U.S. Pat. No. 4,886,236 in the name of Randall discloses a shelf having a rim in which an edge of a piece of tempered glass is inserted, followed by the insertion of a plurality of wedge members which are driven or forced into a notch or groove which receives the edge of glass to retain the latter components assembled.
Numerous other patents disclose frames made of a single piece of plastic material, as in U.S. Pat. No. 3,633,983 to Whitcomb; individual frame members, as in U.S. Pat. No. 4,923,260 granted to Poulsen; extruded rims, as in U.S. Pat. No. 5,947,574 in the name of Avendano; and multi-piece reinforced frames, as in U.S. Pat. No. 4,960,308 in the name of Donaghy.
The shelves of the latter patents and patents listed in U.S. Pat. No. 6,422,673 fairly reflect the scope and content of the prior art as a whole in the field of shelving, particularly shelving or shelf assemblies utilized in refrigerators, be they sliding shelves or vertically step-adjustable shelves.

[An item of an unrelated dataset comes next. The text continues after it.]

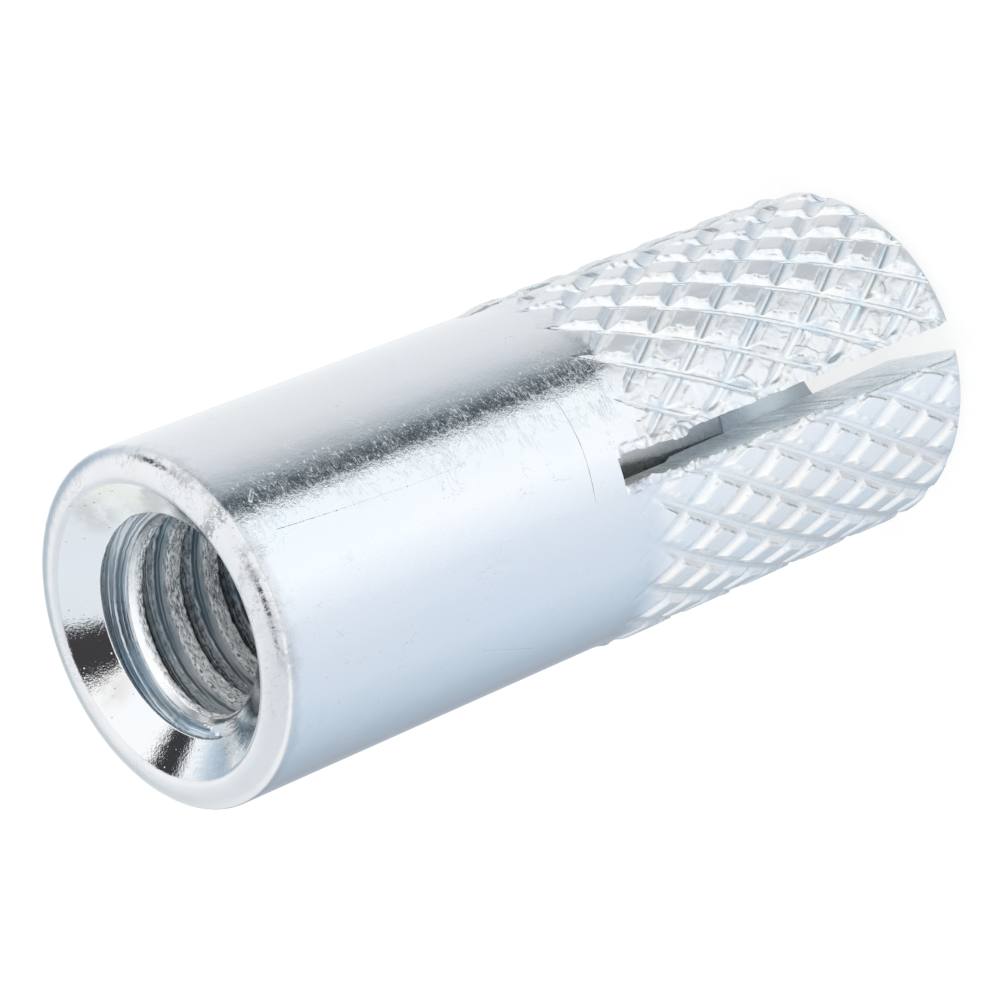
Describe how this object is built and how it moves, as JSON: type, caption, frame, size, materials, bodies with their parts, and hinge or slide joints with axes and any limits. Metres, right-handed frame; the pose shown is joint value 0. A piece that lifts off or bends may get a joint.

The particular shelf which is selected for a particular refrigerator depends upon numerous factors, primarily among which is price. Obviously, for so-called top-of-the-line refrigerators, more expensive, durable, aesthetic, etc. shelving is generally utilized, and the best shelving for the best and/or most expensive refrigerators is the encapsulated shelving manufactured by the assignee of the present application, and is reflected in such patents as U.S. Pat. Nos. 5,524,981; 5,362,145; 5,429,433; etc. Such encapsulated shelving, whether sliding shelves or vertically adjustable shelves, are the so-called “Cadillac” of the industry and are utilized in most of the more expensive refrigerators found in the marketplace. As total wholesale/retail prices become more competitive, particularly toward mid-line and lower cost refrigerators, more expensive shelves, such as encapsulated shelves, can prove competitively disadvantageous, irrespective of the quality of the products and the aesthetics thereof. Because of the latter, the shelves of U.S. Pat. Nos. 6,422,673 and 6,679,573 were developed because they provide excellent aesthetics at a lesser price without adversely effecting functionality. However, the optimum shelf or shelf assembly would be a combination of maximum functionality, highest aesthetics and lowest price. In an effort toward achieving the latter, the present invention provides each of the latter three objectives at as low a cost of manufacture as is possible.
BRIEF SUMMARY OF THE INVENTION
A novel shelf assembly or shelf is constructed in accordance with the present invention from but a single panel of tempered glass and two plastic frame members in the case of a sliding shelf and from a single piece of tempered glass, a single frame member, and two support brackets in the case of a vertically step-adjustable shelf or shelf assembly. In both cases, adhesive is not required and in lieu thereof, the components of the shelves, whether sliding or vertically step-adjustable, are provided with a plurality of inter-engageable stake projections and stake projection openings. When appropriately assembled, axial end portions of the stake projections are upset or staked to form enlarged heads which unitize the shelf frames to the tempered glass panel or a pair of shelf brackets, a single shelf frame and the tempered glass panel to each other in manufacturing sliding and vertically step-adjustable shelving, respectively.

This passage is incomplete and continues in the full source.